È ripartito da Ginevra il confronto tra Stati Uniti e Cina sul nodo commerciale più esplosivo degli ultimi anni. Al centro del nuovo round negoziale, guidato dal segretario al Tesoro americano Scott Bessent e dal vicepremier cinese He Lifeng, ci sono i maxi-dazi imposti dall’amministrazione Trump e un crollo degli scambi che sta zavorrando l’economia globale.
Le aspettative restano basse. Lo stesso Bessent, intervenuto nei giorni scorsi, ha invitato a non attendersi “un accordo commerciale significativo”, pur riconoscendo che il confronto rappresenta “un passaggio cruciale” nella gestione delle relazioni bilaterali.
La cornice negoziale è quella di una guerra commerciale senza precedenti, innescata dai maxi-dazi voluti da Donald Trump: una tariffa minima del 145% su gran parte delle merci cinesi, cui Pechino ha risposto con un’imposizione del 125% sui prodotti statunitensi. Il risultato è un crollo del volume di scambi, rilevato con chiarezza dagli operatori logistici.
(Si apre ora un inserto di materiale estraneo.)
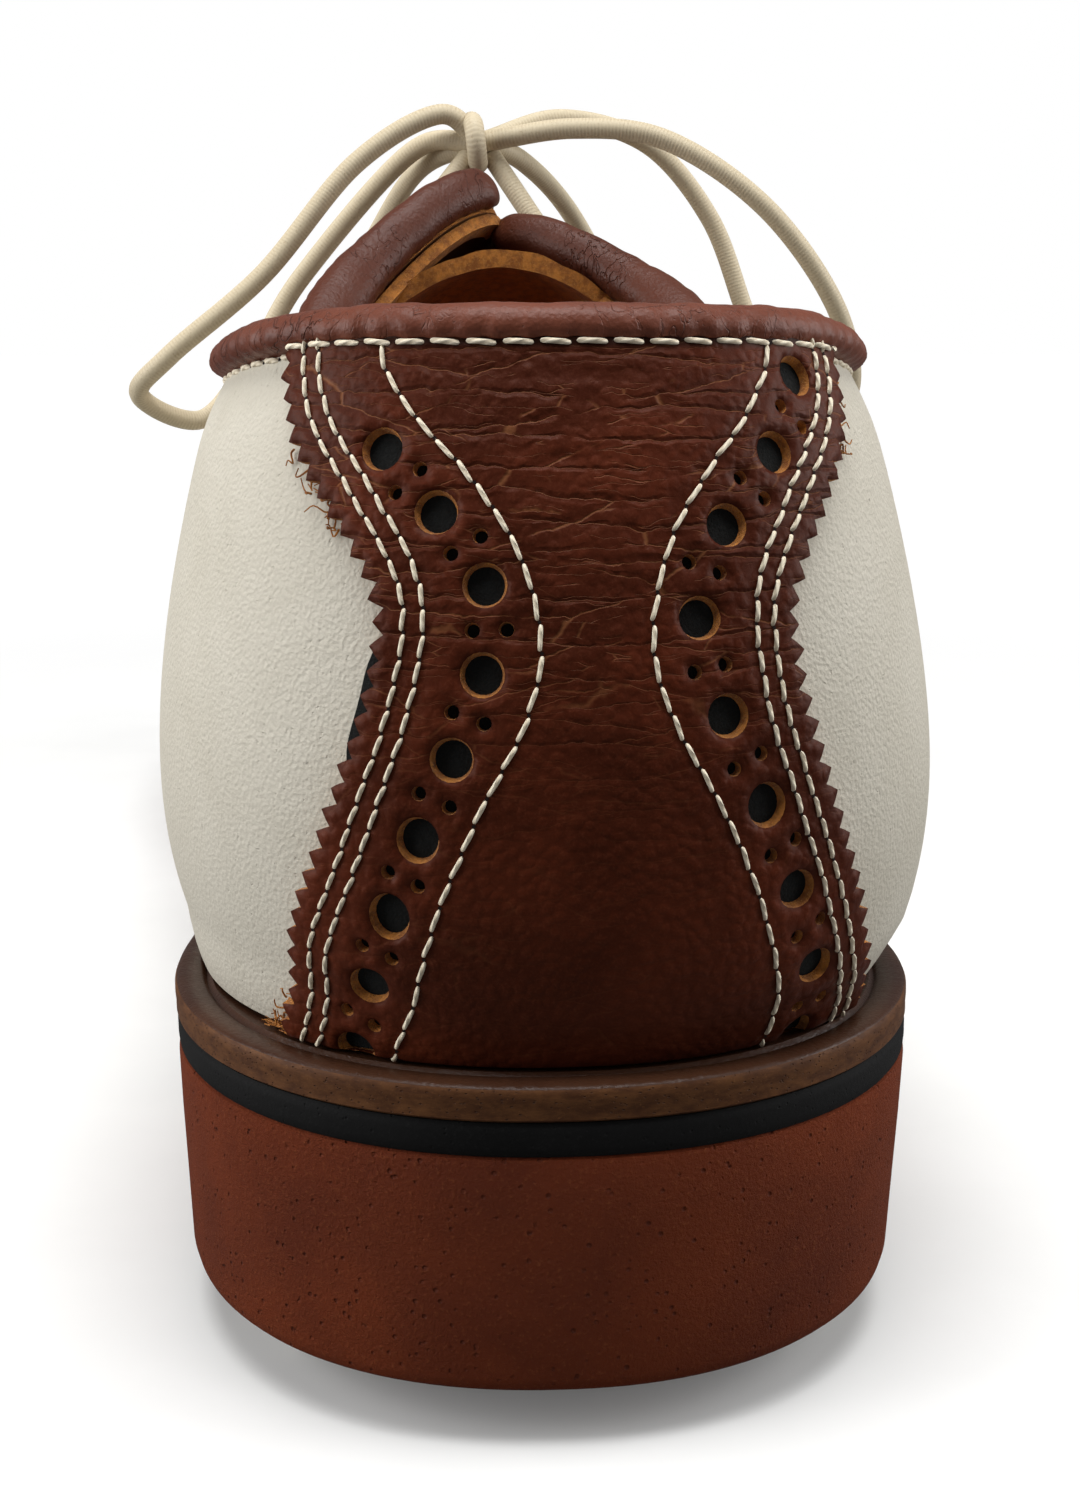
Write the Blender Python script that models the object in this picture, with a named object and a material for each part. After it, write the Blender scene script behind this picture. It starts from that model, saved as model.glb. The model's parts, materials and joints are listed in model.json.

Secondo gli analisti, anche un taglio del 50% alle attuali tariffe non sarebbe sufficiente a riportare i flussi commerciali a livelli accettabili. È quella, infatti, la soglia indicata dagli economisti come limite minimo per un ripristino graduale delle relazioni economiche tra i due giganti.
Venerdì, a poche ore dalla partenza per la Svizzera di Bessent e del rappresentante commerciale Jamieson Greer, è stato lo stesso presidente Trump a intervenire, rilanciando su Truth Social: “L’80% di dazi alla Cina mi sembra giusto! Tocca a Scott”, ha scritto, chiedendo in cambio a Pechino di “aprire il suo mercato agli Stati Uniti”.
Nel frattempo, l’impatto dei dazi si fa sentire sulle tasche dei consumatori americani. Secondo Goldman Sachs, l’inflazione potrebbe raddoppiare entro fine anno, toccando quota 4%, proprio a causa delle tariffe. E anche qualora si arrivasse a un’intesa, i prezzi non scenderebbero subito: le navi cariche di merci tassate al 145% stanno attraccando in questi giorni nei porti americani.
L’elenco dei beni cinesi presenti nel quotidiano degli statunitensi è lungo e trasversale: scarpe, abbigliamento, microchip, elettrodomestici, giocattoli, articoli sportivi, pezzi di ricambio per uffici, prodotti per l’infanzia. Secondo la National Retail Federation, nella seconda metà del 2025 le importazioni verso gli USA caleranno di almeno il 20% su base annua. Ma dal lato cinese il crollo sarà ancora più netto: JPMorgan prevede un tracollo tra il 75 e l’80%.
La frenata degli scambi ha già prodotto i primi contraccolpi sul PIL americano, in contrazione per la prima volta dal 2022. Molte aziende, temendo l’inasprimento delle tariffe, avevano anticipato le importazioni, ma ora l’effetto scorte si è esaurito.
Anche in Cina le conseguenze sono pesanti. Le esportazioni verso gli Stati Uniti, nel solo mese di aprile, si sono fermate a 33 miliardi di dollari, contro i 41,8 miliardi dello stesso mese del 2024: un calo del 21%, secondo un’analisi della CNN.
Il contraccolpo si riflette sull’intero comparto manifatturiero: le attività industriali hanno registrato la contrazione più marcata degli ultimi 16 mesi. Da qui la crescente pressione su Pechino perché vari nuove misure di stimolo.
La notizia dell’incontro a Ginevra tra Bessent, Greer e i funzionari cinesi ha acceso le speranze di una possibile distensione. Stati Uniti e Cina, insieme, rappresentano le due maggiori economie del mondo: da sole valgono più di venti economie nazionali messe insieme, secondo i dati della Banca Mondiale.
Ma le frizioni restano anche su altri fronti. Trump ha annunciato di voler inserire nel negoziato il caso di Jimmy Lai, l’ex editore del Apple Daily di Hong Kong, attualmente sotto processo con l’accusa di aver violato la legge sulla sicurezza nazionale. Lai rischia l’ergastolo.